→ **DATA EXCERPT**
┄┄┄┄┄┄┄┄┄┄
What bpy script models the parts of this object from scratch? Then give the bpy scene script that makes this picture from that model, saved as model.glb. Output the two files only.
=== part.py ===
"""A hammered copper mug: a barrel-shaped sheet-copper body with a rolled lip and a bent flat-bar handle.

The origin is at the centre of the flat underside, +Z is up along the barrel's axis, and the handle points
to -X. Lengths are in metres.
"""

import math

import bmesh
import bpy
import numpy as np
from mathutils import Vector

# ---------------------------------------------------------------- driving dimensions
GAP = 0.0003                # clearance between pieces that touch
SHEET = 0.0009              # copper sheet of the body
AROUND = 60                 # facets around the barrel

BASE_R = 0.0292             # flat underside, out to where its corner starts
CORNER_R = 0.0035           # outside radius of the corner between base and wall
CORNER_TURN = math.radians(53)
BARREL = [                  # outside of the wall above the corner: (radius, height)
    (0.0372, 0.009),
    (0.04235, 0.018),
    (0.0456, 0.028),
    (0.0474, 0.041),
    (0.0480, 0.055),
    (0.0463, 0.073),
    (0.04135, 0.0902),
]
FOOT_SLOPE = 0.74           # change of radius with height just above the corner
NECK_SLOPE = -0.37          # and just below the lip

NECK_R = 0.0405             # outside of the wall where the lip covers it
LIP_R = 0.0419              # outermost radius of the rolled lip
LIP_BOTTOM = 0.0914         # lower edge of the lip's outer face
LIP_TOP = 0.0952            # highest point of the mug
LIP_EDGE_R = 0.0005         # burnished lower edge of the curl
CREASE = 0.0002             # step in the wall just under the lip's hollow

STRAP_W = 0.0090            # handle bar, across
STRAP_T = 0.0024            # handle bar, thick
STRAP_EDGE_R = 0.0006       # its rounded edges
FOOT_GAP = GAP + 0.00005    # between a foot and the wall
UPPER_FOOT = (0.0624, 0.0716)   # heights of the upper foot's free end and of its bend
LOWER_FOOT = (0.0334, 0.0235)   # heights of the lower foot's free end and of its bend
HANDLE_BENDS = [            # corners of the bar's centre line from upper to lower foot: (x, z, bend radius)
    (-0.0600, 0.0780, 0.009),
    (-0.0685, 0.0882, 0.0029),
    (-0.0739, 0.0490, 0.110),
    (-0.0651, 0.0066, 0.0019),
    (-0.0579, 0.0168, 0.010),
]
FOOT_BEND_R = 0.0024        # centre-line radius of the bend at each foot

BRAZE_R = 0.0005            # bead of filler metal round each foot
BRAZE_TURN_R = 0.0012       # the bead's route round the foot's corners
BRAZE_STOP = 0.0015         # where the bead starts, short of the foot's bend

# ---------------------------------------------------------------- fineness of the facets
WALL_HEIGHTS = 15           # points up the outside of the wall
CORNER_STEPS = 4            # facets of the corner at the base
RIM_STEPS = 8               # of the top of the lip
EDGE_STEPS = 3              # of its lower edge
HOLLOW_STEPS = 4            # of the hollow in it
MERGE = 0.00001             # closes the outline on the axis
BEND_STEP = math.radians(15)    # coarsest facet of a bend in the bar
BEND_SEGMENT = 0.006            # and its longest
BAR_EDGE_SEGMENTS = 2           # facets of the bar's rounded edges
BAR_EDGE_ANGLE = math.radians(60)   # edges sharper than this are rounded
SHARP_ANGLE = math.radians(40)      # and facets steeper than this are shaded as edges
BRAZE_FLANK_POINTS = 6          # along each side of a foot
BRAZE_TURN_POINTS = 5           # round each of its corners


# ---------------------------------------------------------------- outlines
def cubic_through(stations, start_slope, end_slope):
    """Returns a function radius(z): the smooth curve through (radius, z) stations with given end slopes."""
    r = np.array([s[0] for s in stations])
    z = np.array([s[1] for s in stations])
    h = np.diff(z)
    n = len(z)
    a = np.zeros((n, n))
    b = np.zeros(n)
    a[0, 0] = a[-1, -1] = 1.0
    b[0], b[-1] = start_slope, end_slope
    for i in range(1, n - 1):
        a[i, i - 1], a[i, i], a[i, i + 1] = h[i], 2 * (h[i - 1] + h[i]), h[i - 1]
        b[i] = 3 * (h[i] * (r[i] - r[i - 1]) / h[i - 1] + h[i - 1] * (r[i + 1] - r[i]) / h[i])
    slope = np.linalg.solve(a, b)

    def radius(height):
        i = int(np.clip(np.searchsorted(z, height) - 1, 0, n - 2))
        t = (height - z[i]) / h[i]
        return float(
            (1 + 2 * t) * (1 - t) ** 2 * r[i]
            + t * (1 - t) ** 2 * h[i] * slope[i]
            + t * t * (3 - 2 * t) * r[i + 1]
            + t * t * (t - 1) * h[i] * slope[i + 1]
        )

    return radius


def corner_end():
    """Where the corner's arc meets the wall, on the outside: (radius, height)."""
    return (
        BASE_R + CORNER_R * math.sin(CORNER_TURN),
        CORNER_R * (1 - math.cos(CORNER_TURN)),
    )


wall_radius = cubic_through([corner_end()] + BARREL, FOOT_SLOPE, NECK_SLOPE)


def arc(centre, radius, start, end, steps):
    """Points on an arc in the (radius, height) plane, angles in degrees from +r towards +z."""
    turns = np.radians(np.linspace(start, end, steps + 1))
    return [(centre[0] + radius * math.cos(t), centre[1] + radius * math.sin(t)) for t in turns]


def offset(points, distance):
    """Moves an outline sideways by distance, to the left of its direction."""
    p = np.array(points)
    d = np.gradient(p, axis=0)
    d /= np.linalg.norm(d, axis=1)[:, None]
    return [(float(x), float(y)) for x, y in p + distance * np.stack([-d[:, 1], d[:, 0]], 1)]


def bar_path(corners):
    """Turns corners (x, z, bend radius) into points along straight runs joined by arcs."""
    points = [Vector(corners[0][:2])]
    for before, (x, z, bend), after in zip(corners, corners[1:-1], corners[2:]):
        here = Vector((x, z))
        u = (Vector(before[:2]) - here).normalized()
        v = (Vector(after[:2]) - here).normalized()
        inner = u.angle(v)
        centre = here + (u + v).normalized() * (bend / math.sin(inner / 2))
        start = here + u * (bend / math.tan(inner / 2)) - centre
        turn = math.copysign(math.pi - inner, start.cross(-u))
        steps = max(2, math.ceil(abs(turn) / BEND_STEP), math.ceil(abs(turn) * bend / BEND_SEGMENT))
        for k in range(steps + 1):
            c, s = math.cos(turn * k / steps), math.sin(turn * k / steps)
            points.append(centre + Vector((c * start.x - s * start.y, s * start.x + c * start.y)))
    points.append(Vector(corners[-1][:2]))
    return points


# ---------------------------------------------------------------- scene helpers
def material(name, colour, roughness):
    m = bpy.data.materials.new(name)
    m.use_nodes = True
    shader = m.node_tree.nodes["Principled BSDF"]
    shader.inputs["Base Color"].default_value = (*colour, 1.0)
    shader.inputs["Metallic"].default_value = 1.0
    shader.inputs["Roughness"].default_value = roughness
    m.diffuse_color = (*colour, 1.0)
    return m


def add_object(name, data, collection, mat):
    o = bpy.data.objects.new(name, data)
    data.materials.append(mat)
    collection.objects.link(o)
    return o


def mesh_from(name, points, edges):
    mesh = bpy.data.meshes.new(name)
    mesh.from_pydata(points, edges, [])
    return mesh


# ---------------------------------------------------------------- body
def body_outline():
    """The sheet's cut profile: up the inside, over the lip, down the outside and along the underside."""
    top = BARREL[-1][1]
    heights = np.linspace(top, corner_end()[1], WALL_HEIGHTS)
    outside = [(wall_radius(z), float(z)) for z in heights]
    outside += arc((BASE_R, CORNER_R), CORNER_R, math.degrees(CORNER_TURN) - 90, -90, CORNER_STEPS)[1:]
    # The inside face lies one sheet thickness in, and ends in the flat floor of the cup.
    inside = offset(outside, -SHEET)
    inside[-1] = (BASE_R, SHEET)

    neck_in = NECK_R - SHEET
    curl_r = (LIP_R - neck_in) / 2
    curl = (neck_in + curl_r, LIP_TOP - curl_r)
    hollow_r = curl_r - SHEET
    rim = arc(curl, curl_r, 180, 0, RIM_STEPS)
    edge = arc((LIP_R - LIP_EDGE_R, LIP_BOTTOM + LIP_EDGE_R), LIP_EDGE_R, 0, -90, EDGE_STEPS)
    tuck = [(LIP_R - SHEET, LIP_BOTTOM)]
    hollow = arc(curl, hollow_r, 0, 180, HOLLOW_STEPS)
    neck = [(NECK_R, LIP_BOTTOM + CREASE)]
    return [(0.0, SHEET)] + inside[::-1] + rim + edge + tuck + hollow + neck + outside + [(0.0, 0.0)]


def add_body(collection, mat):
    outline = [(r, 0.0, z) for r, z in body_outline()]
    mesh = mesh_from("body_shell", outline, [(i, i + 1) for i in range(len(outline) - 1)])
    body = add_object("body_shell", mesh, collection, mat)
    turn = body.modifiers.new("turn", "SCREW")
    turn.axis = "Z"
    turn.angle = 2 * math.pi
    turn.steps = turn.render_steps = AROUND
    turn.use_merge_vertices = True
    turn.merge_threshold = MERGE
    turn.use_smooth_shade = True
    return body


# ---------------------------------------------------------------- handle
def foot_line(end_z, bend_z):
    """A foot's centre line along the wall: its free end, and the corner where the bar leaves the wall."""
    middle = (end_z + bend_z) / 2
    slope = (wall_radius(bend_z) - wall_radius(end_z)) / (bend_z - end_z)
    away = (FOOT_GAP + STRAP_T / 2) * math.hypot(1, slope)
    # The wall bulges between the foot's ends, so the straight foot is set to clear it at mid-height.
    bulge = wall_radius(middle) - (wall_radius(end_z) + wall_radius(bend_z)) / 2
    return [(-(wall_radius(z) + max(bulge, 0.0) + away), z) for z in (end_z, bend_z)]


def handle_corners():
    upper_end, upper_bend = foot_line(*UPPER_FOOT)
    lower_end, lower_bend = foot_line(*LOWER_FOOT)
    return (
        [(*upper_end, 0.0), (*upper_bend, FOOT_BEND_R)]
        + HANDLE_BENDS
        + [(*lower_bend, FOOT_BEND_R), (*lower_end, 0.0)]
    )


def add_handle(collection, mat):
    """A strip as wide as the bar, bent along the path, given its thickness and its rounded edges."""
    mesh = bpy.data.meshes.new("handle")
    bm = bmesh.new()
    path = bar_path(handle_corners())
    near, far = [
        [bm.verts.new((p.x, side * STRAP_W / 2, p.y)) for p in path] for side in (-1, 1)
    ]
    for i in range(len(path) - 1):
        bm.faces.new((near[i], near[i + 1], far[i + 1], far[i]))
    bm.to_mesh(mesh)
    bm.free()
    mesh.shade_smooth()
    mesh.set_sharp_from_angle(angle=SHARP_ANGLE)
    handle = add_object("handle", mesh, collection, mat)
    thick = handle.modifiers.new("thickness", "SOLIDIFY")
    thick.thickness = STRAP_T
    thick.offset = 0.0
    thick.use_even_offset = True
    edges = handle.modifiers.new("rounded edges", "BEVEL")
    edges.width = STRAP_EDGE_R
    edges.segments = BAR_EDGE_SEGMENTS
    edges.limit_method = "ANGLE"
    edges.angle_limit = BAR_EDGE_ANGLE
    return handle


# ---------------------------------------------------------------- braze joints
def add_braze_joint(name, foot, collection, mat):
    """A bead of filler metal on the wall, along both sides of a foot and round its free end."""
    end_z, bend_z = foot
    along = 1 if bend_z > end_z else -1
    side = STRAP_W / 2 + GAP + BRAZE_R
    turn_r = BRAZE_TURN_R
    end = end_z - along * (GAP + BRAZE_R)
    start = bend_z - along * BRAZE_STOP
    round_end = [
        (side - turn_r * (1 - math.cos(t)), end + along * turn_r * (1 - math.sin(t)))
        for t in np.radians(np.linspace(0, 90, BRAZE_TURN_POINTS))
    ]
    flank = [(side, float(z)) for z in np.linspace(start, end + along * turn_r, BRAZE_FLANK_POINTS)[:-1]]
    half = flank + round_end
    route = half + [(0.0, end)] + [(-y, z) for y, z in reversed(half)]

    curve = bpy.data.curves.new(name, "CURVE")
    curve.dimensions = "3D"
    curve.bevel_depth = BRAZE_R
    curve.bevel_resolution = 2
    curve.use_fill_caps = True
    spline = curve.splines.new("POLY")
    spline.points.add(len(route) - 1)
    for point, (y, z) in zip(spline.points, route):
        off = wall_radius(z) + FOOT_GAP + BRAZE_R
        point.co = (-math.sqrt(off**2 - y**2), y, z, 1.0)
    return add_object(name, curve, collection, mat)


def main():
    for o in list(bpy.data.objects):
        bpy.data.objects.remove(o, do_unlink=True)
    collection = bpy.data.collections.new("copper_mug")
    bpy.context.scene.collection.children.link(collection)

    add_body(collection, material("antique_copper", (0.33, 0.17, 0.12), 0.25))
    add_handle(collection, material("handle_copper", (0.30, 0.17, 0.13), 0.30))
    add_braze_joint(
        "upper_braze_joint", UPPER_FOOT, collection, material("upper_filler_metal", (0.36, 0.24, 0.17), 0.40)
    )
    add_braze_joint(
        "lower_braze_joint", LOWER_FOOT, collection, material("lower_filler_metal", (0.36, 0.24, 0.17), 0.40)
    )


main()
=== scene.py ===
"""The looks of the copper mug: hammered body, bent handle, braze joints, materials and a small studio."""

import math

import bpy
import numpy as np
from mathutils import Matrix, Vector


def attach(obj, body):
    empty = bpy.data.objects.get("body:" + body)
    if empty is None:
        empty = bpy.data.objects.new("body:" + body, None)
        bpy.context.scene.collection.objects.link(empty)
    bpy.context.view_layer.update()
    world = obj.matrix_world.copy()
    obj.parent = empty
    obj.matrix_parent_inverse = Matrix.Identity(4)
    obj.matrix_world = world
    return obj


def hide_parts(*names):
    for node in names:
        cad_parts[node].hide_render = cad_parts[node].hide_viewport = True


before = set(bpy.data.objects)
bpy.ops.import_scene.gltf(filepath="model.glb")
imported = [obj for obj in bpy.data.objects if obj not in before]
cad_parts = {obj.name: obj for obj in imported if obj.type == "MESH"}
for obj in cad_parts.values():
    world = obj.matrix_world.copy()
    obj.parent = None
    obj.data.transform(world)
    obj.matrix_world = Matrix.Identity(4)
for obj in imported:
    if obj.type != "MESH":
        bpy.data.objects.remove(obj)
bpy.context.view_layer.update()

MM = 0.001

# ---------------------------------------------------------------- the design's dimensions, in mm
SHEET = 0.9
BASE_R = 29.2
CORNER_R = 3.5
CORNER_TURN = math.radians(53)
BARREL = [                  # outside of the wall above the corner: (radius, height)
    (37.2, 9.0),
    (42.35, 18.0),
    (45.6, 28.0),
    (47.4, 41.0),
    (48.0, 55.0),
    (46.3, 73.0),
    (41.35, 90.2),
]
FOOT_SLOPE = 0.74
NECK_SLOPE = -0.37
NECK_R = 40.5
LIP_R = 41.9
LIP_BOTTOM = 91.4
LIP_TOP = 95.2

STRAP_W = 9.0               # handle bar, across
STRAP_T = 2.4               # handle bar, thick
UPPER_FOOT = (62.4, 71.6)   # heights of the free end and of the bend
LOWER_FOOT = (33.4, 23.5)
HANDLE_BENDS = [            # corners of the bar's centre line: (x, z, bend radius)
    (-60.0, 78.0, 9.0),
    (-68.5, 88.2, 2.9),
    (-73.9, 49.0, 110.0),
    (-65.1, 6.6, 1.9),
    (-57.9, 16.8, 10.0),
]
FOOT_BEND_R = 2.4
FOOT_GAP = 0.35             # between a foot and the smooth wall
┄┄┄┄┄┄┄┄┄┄
→ **WHAT IS BEING ASKED**
Extract the span of lines that starts with the line containing "0.17, 0.12), 0.25))" and ends with the line containing "bpy.context.scene.collection.objects.link(empty)". Keep it exact and add nothing.

→ **RESULT OF THIS EXERCISE**
    add_body(collection, material("antique_copper", (0.33, 0.17, 0.12), 0.25))
    add_handle(collection, material("handle_copper", (0.30, 0.17, 0.13), 0.30))
    add_braze_joint(
        "upper_braze_joint", UPPER_FOOT, collection, material("upper_filler_metal", (0.36, 0.24, 0.17), 0.40)
    )
    add_braze_joint(
        "lower_braze_joint", LOWER_FOOT, collection, material("lower_filler_metal", (0.36, 0.24, 0.17), 0.40)
    )


main()
=== scene.py ===
"""The looks of the copper mug: hammered body, bent handle, braze joints, materials and a small studio."""

import math

import bpy
import numpy as np
from mathutils import Matrix, Vector


def attach(obj, body):
    empty = bpy.data.objects.get("body:" + body)
    if empty is None:
        empty = bpy.data.objects.new("body:" + body, None)
        bpy.context.scene.collection.objects.link(empty)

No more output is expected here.